May 4, 2024
Opinion | An interstate compact on voting could be improved

Opinion | An interstate compact on voting could be improved

Jason Willick wisely noted in his June 13 Tuesday Opinion column, “This blue-state election compact could create a constitutional crisis,” that if a president could be elected with no more than a plurality of the popular vote, the field of candidates might expand and the mandate of whoever won would correspondingly shrink. Ranked-choice voting could address this problem. A moderate with broad appeal — even if only as most voters’ second or third choice — would outdistance a polarizing extremist.

Americans are gaining experience with ranked-choice voting in local and state elections. In time, these experiences might point the way to reforming the electoral college through a constitutional amendment.

But for tiny margins in a few key states, in 2020, this country would have reelected as president a candidate who lost the popular vote by a wide margin. Change is scary. But so is a status quo capable of producing results that many would regard as illegitimate.
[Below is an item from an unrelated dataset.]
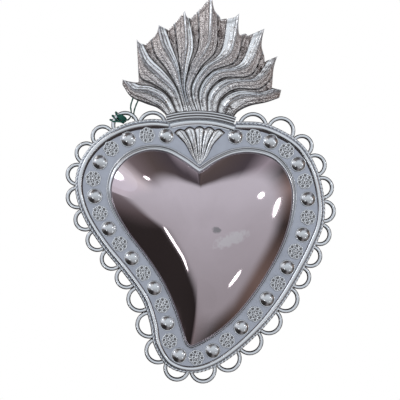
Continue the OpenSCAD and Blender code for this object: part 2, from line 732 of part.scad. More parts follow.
back_plate();
side_wall();
border_plate();
dome();
bezel();
domed_studs();
rosettes();
rim_roll();
rim_rope();
scallop_gallery();
collar_band();
collar_bead();
palmette_fan();
flame_front();
flame_back();
hanger_strap();
hanger_ring();
tag_thread();
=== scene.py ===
import math

import bpy
import numpy as np
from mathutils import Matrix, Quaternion, Vector


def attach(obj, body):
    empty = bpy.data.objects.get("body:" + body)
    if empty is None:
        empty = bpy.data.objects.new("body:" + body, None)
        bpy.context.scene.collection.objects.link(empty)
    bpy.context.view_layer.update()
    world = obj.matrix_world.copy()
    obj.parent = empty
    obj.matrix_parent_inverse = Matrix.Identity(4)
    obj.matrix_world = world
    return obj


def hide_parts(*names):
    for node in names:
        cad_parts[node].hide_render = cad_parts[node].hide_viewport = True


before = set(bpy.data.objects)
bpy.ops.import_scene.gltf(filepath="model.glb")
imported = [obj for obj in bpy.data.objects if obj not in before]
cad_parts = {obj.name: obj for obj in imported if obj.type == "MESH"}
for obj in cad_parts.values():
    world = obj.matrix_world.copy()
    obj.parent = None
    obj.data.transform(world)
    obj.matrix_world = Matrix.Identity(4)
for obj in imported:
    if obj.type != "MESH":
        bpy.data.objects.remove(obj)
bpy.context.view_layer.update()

# Sizes are in millimetres, flat on the wall as in the frame's source: x to the right, y up, w outwards
MM = 0.001
HEART_W, HEART_H = 123, 124.5
BODY_D, SHEET_T = 6.4, 0.8
FRONT_LEVEL = BODY_D + SHEET_T
WALL_TOP = BODY_D - SHEET_T
SOLDER_GAP = 0.05
# Edges that turn by more than this angle are shaded sharp
SHARP_FROM = 70

# The two drawings: the heart on 100 by 100 about its middle, and the crest on 100 by 100 over the collar
RIM_SHAPE = [(14.6, 49.2), (26.8, 48.2), (39.8, 41.2), (46.6, 31), (49.6, 18.6), (49.2, 9), (46, 0.6),
             (40.9, -9.4), (34.1, -20.7), (26, -31.1), (16.3, -40.4), (6.5, -47.2), (-3.3, -50),
             (-12.2, -47.6), (-17.5, -40), (-19.2, -31.1), (-22.6, -21.1), (-29.8, -10.8), (-39, 0.4),
             (-46.3, 11.8), (-49.8, 23.5), (-47.6, 34), (-40.7, 42.6), (-30.9, 48), (-21.1, 50),
             (-12.6, 49.6)]
DOME_SHAPE = [(-0.2, 32.4), (5.7, 36.2), (13, 39.2), (21.1, 39.9), (29.7, 37.7), (35.8, 32.2), (39, 24),
              (38.8, 15), (36, 4.4), (30.6, -7), (23.2, -18.7), (15, -28.7), (6.5, -35.9), (-0.8, -40),
              (-4.1, -40.8), (-6.3, -38.8), (-8.1, -33.5), (-11.2, -24.3), (-15.9, -14.3), (-22.8, -4),
              (-30.9, 6.2), (-36.4, 15.5), (-38, 23.9), (-35.4, 32.1), (-29.3, 38), (-21.1, 40.8),
              (-13, 40), (-5.9, 36.4)]
DOME_MIDDLE = (0, 9)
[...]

Jason Willick might have identified the key problem with the National Popular Vote Interstate Compact: If implemented, it would be inherently unstable because states could exit at any time, except during the six months before the next inauguration. But he missed or overstated other points. The feared shenanigans about selecting electors are problems with the structure of the electoral college, which the compact preserves, not with counting the popular vote. As for using the popular vote to elect the president, his worry over too many candidates producing a small-plurality winner is easily addressed by requiring a majority-vote winner, which is becoming attainable with the advent of instant-runoff voting, particularly ranked-choice voting.

Mr. Willick suggested that the compact could soon reach its threshold for taking effect (member states accounting for at least 270 electoral votes). But this may never occur because the compact will be more sharply scrutinized once its possible adoption becomes tangible rather than still theoretical. Its existential instability might ensure its eventual demise but not before positively mirroring the historic role played by the 20 states and then-territories that gave women the right to vote before the 19th Amendment granted it nationwide.

Helping create the political environment needed to pass an amendment — in this case to finally jettison the electoral college — is no mean achievement.

Rick LaRue, Silver Spring

The writer is the author of “Electoral Structure Matters: Fixing the Creaks and Cracks in the Constitution By Its Quarter Millennium.”

Yes, the convoluted National Popular Vote Interstate Compact could lead to the constitutional and political problems described by Jason Willick, but he overlooked a more dangerous potential outcome of a national popular vote, regardless of the compact. Should there be a close election, there’d be recounts and lawsuits in every precinct in the country. A president would not be determined for months, if not years.

An intermediate step would be to get every state to grant their electoral votes proportionately, as do Nebraska and Maine. This avoids the need to count every single vote precisely, a challenge with provisional ballots, for example. There would be some recounts here and there, but only if the count was close enough to alter an electoral vote and the overall national electoral vote totals were close.

This approach also gets the nation away from focusing only on swing states and forces candidates to compete in all but the reddest or bluest small states. It encourages more people to vote because those in the minority can tilt the electoral vote split more easily than in the winner-take-all approach of today.